Iran recently announced that it would increase production of uranium enriched to a higher level than normally needed for reactor fuel and to do so at the hardened underground Fordow facility near the holy city of Qom. That has added to international worries because the path to making weapons grade uranium from higher enriched material is faster and easier than from the low-enriched uranium it has been producing for more than five years at its Natanz facility.

Chu referred to such concerns, telling delegates that "expanding, and moving underground, its enrichment to this level marks a significant provocation and brings Iran still closer to having the capability to produce weapons grade uranium.

"Pursuing this course raises serious questions over Iran's peaceful intent," he said, voicing concerns echoed by Britain and France at the conference.

The sharp tone of the exchanges on the opening day of the annual IAEA conference reflected the international divide over Iran's nuclear activities nine years after revelations that the Islamic Republic was secretly assembling a uranium enrichment facility at the central city of Natanz.

Since then, the U.N. Security Council has imposed four sets of sanctions on Iran for its refusal to stop enrichment. Tehran says it wants only to make fuel for a future reactor network but international intelligence suggesting it has worked -- or is still working -- on developing a nuclear warhead and other components of an arms program has sharpened fears that it will use enrichment for making fissile warhead material.

Chu's comments were particularly outspoken considering his department's main focus -- domestic energy, environmental and nuclear issues -- reflecting concerns that Iran might be seeking to develop nuclear weapons despite its denials of such aims.

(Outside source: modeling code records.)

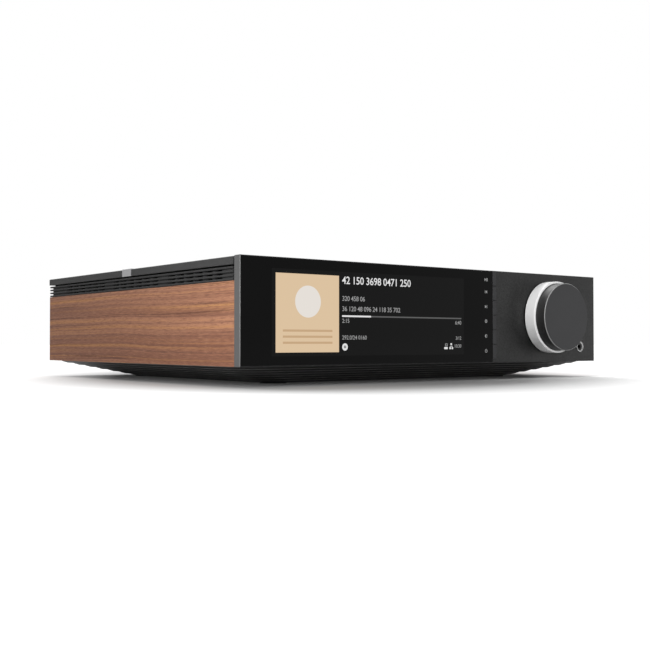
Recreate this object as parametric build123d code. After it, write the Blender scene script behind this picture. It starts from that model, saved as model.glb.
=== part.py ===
from build123d import *
import os
from math import cos, radians, sin, tan

# Streaming amplifier for a shelf or sideboard: a full-width front plate with a black glass, a column
# of keys and a double dial, walnut side panels, slotted side vents and a stepped base.
# The frame: +X is to the right seen from the front, +Y goes back and +Z is up. The origin is on the
# surface that the feet stand on, under the middle of the whole object.
# Heights named _up are above the front plate's lower edge, and places named _back are behind the
# front plate's face, because both are what the drawing is measured from. Shares named _across are of
# the whole width, counted from the left edge.

# Driving dimensions, millimetres

# Overall
width = 377.0
plate_height = 75.0
plate_thickness = 7.0
base_height = 14.0
body_depth = 324.2
knob_reach = 20.0
post_reach = 5.8

# Clearances that more than one fit uses
running_clearance = 0.05
slide_clearance = 0.15
drop_in_clearance = 0.1
hole_clearance = 0.15
sheet = 1.2

# Front plate and its glass
edge_break = 0.3
glass_lip = 0.6
glass_thickness = 2.0
seam_across = 0.648

# Display behind the glass
display_left_margin = 23.1
display_right_margin = 30.8
display_height = 65.2
display_up = 4.5
display_flange_overlap = 3.0
display_board_height = 52.0
display_board_left_gap = 56.2
display_board_key_gap = 3.0
display_spacer_length = 4.0
display_spacer_radius = 2.5
board_thickness = 1.6
processor_size = 16.0
processor_height = 2.4

# Column of keys between the glass and the bare metal
key_names = ["play_key", "skip_back_key", "skip_forward_key", "source_key", "home_key", "power_key"]
key_slot_width = 4.0
key_column_up = 3.0
key_split = 0.3
key_proud = 0.3
key_edge_round = 0.25
key_travel = 0.8
key_flange_width = 7.0
key_flange_thickness = 1.2
key_flange_gap = 0.3
key_stem_radius = 1.4
key_stem_length = 2.3
switch_body_size = 6.0
switch_body_length = 3.5
switch_bore_depth = 3.0
key_board_width = 28.0
key_board_post_radius = 2.0
key_window_margin = 4.0

# Double dial
dial_from_right = 63.5
dial_up = 38.0
knob_radius = 28.3
knob_wall = 2.8
knob_front_thickness = 3.0
knob_edge_break = 0.6
knob_boss_radius = 7.5
knob_boss_gap = 0.8
ring_radius = 30.3
ring_depth = 10.3
ring_gap = 0.6
ring_bevel_width = 0.4
ring_bevel_depth = 0.3
ring_nose_rise = 0.35
ring_web_thickness = 2.0
ring_web_recess = 0.3
ring_hub_radius = 9.0
ring_hub_length = 4.2
knob_ring_gap = 0.35
knob_web_gap = 0.8
spindle_radius = 3.0
bush_wall = 1.4
sleeve_wall = 1.0
sleeve_end_gap = 0.3
spindle_seat = 10.0
encoder_size = 32.0
encoder_length = 13.0
encoder_sleeve_depth = 6.0
encoder_bush_seat = 3.0
encoder_spindle_depth = 2.0
encoder_board_size = 38.0
dial_hole_gap = 0.5
encoder_boss_radius = 9.0

# Headphone socket
jack_from_right = 20.1
jack_up = 12.8
jack_bore_radius = 1.8
jack_tube_radius = 3.0
jack_tube_recess = 0.95
jack_body_width = 11.0
jack_body_height = 10.0
jack_body_length = 14.0
jack_bore_length = 17.0
jack_ring_radius = 4.5
jack_ring_proud = 0.5
jack_ring_wall = 0.8
jack_dish_radius = 2.3
jack_dish_depth = 0.7
jack_lip = 0.2

# Inner front frame
frame_floor_flange = 12.0
frame_top_flange = 10.0
frame_side_inset = 5.2
frame_top_gap = 0.4
frame_window_margin = 1.0

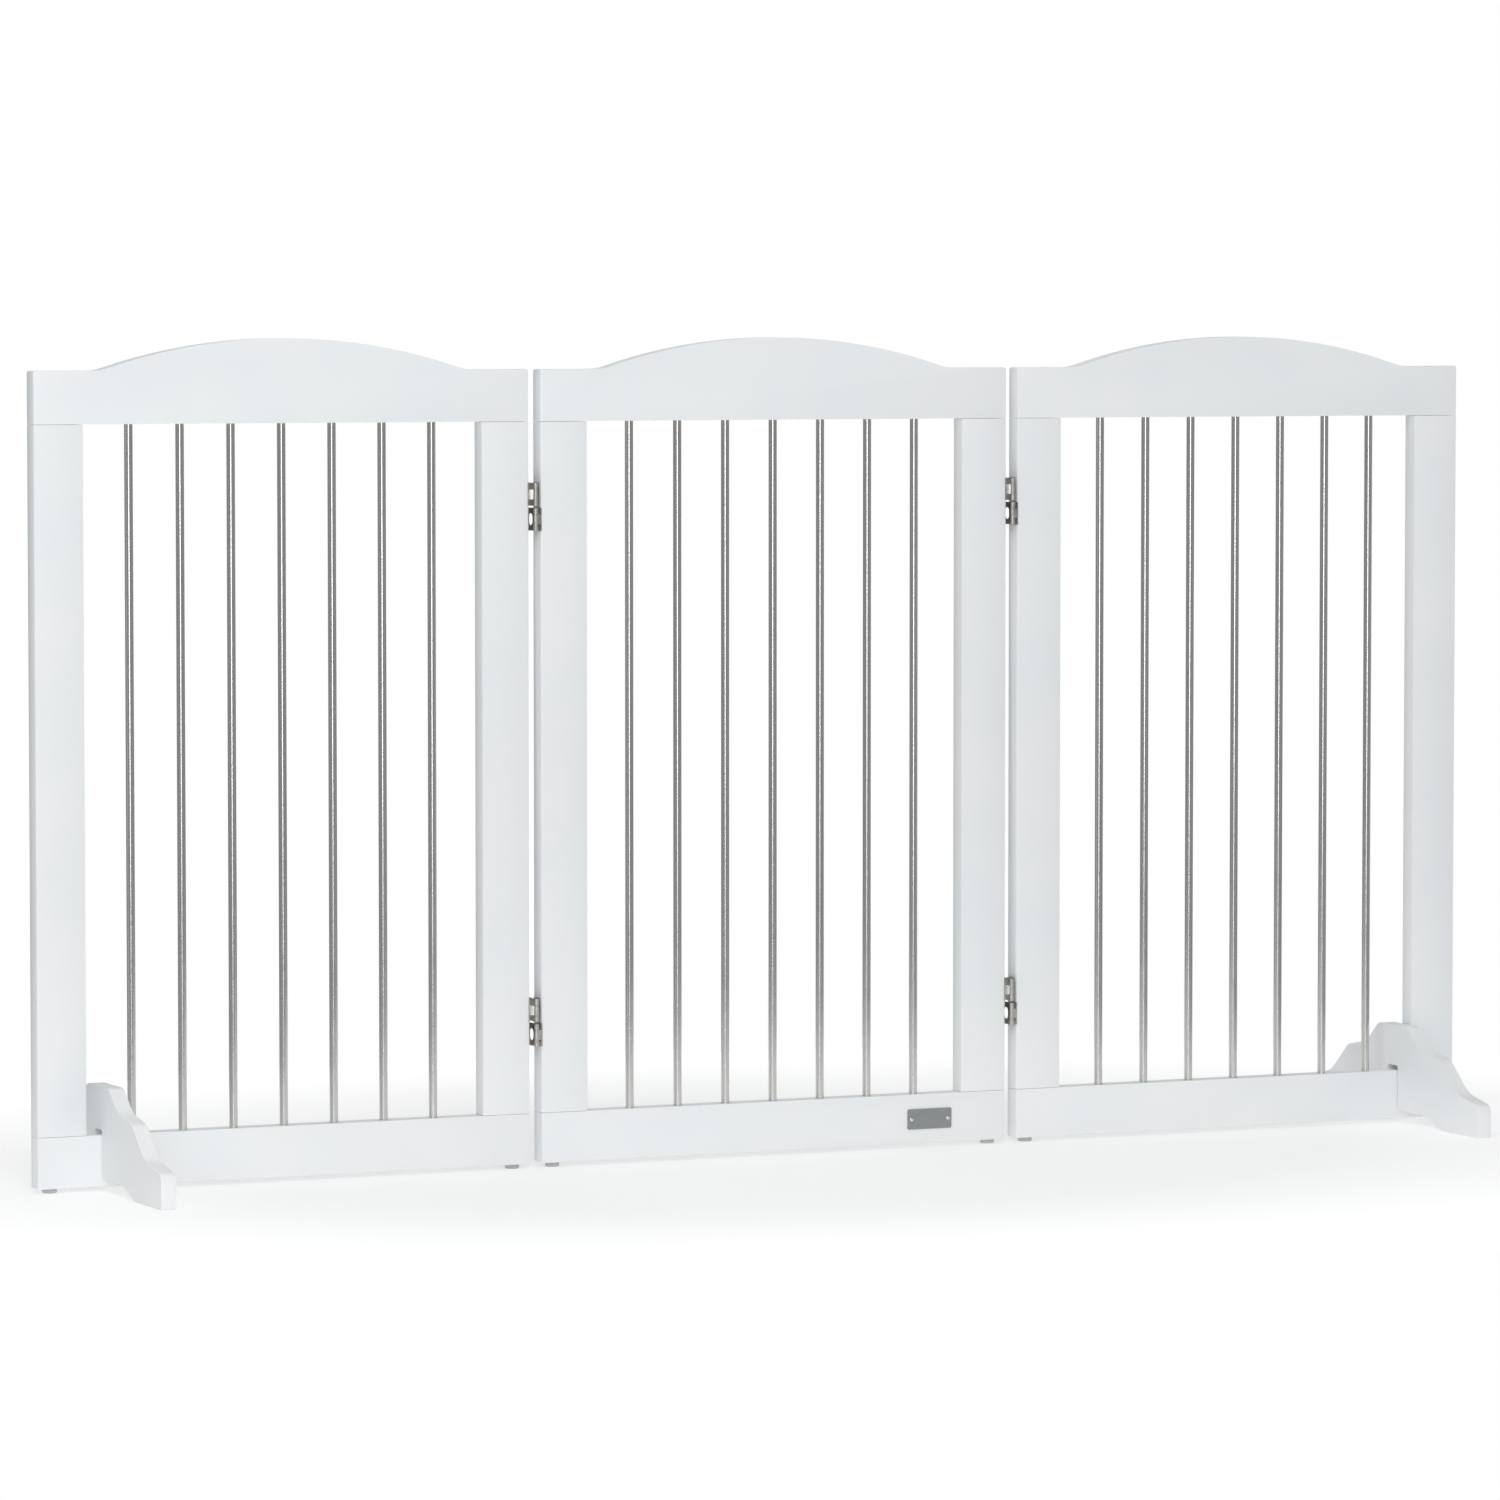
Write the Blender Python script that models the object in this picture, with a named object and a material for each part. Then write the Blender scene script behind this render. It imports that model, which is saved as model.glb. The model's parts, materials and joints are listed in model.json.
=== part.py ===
"""A freestanding folding pet gate: three wooden panels with round steel bars, joined by
double-action hinges, standing on small glides and on two slip-on support feet.

Metres, +Z up. The origin is on the floor, under the middle of the middle panel. +X runs
along the gate to the right, and +Y runs away from the person in front of it.
"""

import math

import bmesh
import bpy
from mathutils import Matrix, Vector

# Panels
PANEL_WIDTH = 0.500
PANEL_GAP = 0.012
WOOD_THICKNESS = 0.020
SHOULDER_TOP = 0.770
ARCH_RISE = 0.030
ARCH_HALF_SPAN = 0.192
ARCH_FILLET = 0.050
STILE_WIDTH = 0.049
TOP_RAIL_HEIGHT = 0.050
BOTTOM_RAIL_HEIGHT = 0.049
EASED_EDGE = 0.002
FIT_GAP = 0.0003

# How far a cutter runs past a face, and the difference below which two lengths count as the same
OVERCUT = 0.001
SAME = 1e-6

# Bars
BAR_COUNT = 7
BAR_RADIUS = 0.004
FIRST_BAR_INSET = 0.048
BAR_SOCKET_DEPTH = 0.008
BAR_CHAMFER = 0.0005
ROUND_SIDES = 12

# Glides under the bottom rails
GLIDE_HEIGHT = 0.004
GLIDE_RADIUS = 0.007
GLIDE_RIM = 0.001
GLIDE_INSET = 0.015
NAIL_RADIUS = 0.0009
NAIL_LENGTH = 0.010
NAIL_SIDES = 8

# Name plate on the middle panel's bottom rail
PLATE_SIZE = (0.048, 0.020)
PLATE_THICKNESS = 0.0009
PLATE_CORNER = 0.0015
PLATE_INSET = 0.084
PLATE_PIN_INSET = 0.004
PLATE_PIN_HEAD = 0.0019
PLATE_PIN_CROWN = 0.0008
PLATE_PIN_TIP = 0.0025

# Hinges: two halves, one above the other, with a break between them
HINGE_BASES = (0.118, 0.615)
HALF_HEIGHT = 0.022
HALF_BREAK = 0.002
HINGE_HEIGHT = 2 * HALF_HEIGHT + HALF_BREAK
PIN_PROUD = 0.0021
PIN_OFFSET = WOOD_THICKNESS / 2 + PIN_PROUD
PIN_RADIUS = 0.0011
BARREL_RADIUS = 0.0023
SHEET_THICKNESS = 0.001
END_KNUCKLE = 0.006
LEAF_REACH = 0.0055
LEAF_EDGE = 0.0096
LINK_LEAN = 0.0016
LINK_NOTCH = 0.0048
LINK_HOLE = (0.008, 0.012)

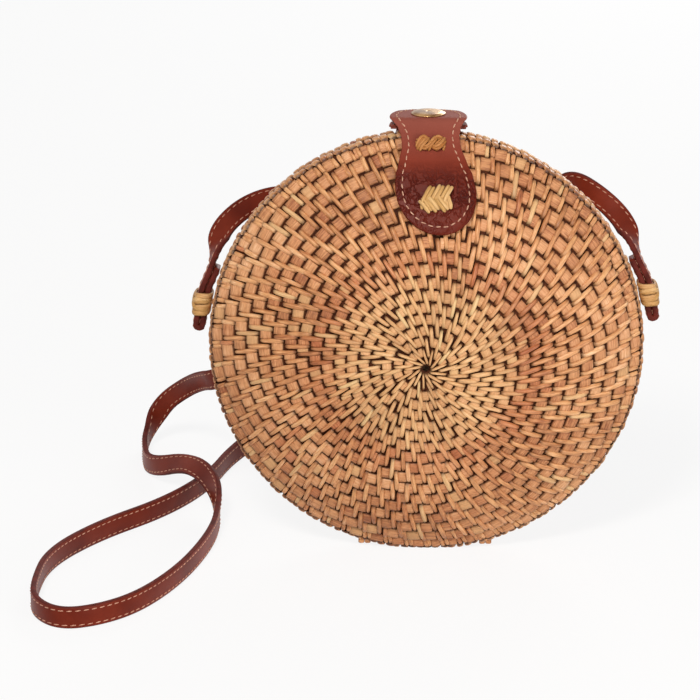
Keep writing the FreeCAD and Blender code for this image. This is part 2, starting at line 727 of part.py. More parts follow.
strapNames = ("strap_left", "strap_floor_loop", "strap_right")
bounds = [0.0] + [float(split) for split in strapSplits] + [len(corners) - 1.0]
section = size("strapWidth") * size("strapThickness")
for name, low, high in zip(strapNames, bounds, bounds[1:]):
    part = [station for station in stations if low - 0.001 <= station[3] <= high + 0.001]
    reached = part[-1][2] - part[0][2]
    stretch = doc.addObject("Part::Feature", name)
    stretch.Label = name
    stretch.Shape = strapSolid([strapSection(station) for station in part])
    nodes.append(stretch)
    print(name, "length", round(reached, 1), "volume", round(stretch.Shape.Volume, 1),
          "section x length", round(section * reached, 1))
print("free strap length", round(length, 1))
print("flap hinge at y, z", round(hingePoint[0], 3), round(hingePoint[1], 3))

doc.recompute()
for item in doc.Objects:
    if "Invalid" in item.State or "Error" in item.State:
        raise ValueError(item.Label + " is " + str(item.State))
os.makedirs("parts", exist_ok=True)
for node in nodes:
    shape = node.Shape
    if shape.isNull() or not shape.isValid() or len(shape.Solids) != 1:
        raise ValueError(node.Label + " has no single valid solid")
    shape.exportStep(os.path.join("parts", node.Label + ".step"))
print(len(nodes), "nodes written")
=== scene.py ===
import json
import math
import random
import bpy
from mathutils import Matrix, Vector

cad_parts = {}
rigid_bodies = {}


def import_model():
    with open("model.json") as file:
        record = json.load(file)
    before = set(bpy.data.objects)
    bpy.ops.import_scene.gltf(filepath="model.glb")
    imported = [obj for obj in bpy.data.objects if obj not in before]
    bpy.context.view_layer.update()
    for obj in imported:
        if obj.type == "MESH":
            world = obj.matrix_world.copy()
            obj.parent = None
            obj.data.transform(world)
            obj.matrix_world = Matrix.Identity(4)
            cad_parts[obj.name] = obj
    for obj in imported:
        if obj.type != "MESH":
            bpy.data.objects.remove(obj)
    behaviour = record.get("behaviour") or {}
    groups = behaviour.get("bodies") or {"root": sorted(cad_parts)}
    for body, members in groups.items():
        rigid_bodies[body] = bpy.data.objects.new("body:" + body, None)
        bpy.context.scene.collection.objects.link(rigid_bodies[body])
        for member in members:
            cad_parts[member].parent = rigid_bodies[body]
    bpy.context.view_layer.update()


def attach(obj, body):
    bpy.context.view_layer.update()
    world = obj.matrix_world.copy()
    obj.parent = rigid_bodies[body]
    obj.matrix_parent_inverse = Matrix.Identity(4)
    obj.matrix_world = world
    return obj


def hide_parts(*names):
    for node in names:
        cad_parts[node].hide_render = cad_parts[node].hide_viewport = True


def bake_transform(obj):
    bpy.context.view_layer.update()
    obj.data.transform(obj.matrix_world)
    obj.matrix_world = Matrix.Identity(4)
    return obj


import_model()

# Woven rattan shoulder bag on a pale studio floor. X across, front at -Y, Z up.
# Sizes are in millimetres. Points are in metres once mm() has made them.

scene = bpy.context.scene
fullTurn = 2 * math.pi


def mm(*values):
    return Vector([value / 1000 for value in values])


def linear(text):
    channels = [int(text[place:place + 2], 16) / 255 for place in (1, 3, 5)]
    return [c / 12.92 if c <= 0.04045 else ((c + 0.055) / 1.055) ** 2.4 for c in channels] + [1.0]


def setInputs(tree, node, inputs):
    for name, value in inputs.items():
        if isinstance(value, bpy.types.NodeSocket):
            tree.links.new(value, node.inputs[name])
        else:
            node.inputs[name].default_value = value


# Adds a node with its settings and links, in a material or in geometry, and gives its outputs
def addNode(tree, kind, inputs=None, stops=(), **settings):
    node = tree.nodes.new(kind)
    for name, value in settings.items():
        setattr(node, name, value)
    setInputs(tree, node, inputs or {})
    if stops:
        marks = node.color_ramp.elements
        while len(marks) < len(stops):
            marks.new(0.5)
        for mark, (place, colour) in zip(marks, stops):
            mark.position = place
            mark.color = linear(colour)
    return node.outputs


def newFinish(name):
    finish = bpy.data.materials.new(name)
    finish.use_nodes = True
    tree = finish.node_tree
    return finish, tree, tree.nodes["Principled BSDF"]


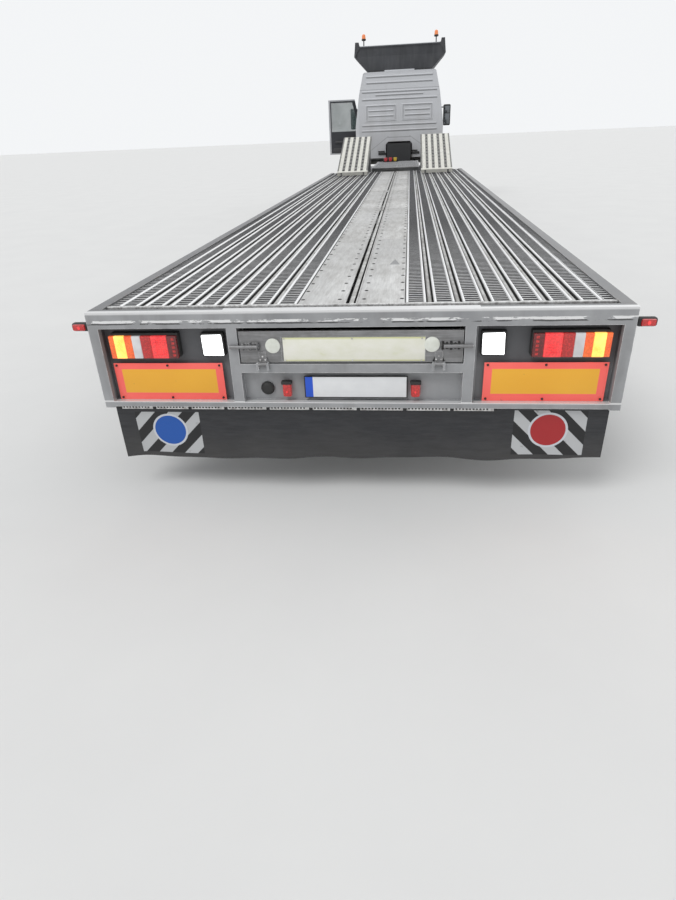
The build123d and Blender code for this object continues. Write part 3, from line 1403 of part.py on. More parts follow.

"Iran has continued to engage in a long-standing pattern of denial, deceit, and evasion, in violation of its nonproliferation obligations," he told the meeting. "Time and time again, Iran has refused to satisfy legitimate concerns about the nature of its nuclear program -- selectively rejecting IAEA requests for access to, and information about, its nuclear facilities."

Abbasi's announcement that Fordow would start up later this year was sure to add to Western concerns.

"The machinery and the centrifuges are on the way to be installed," said. "We believe that within six months of time we are going to make ready the inauguration of the Fordow site."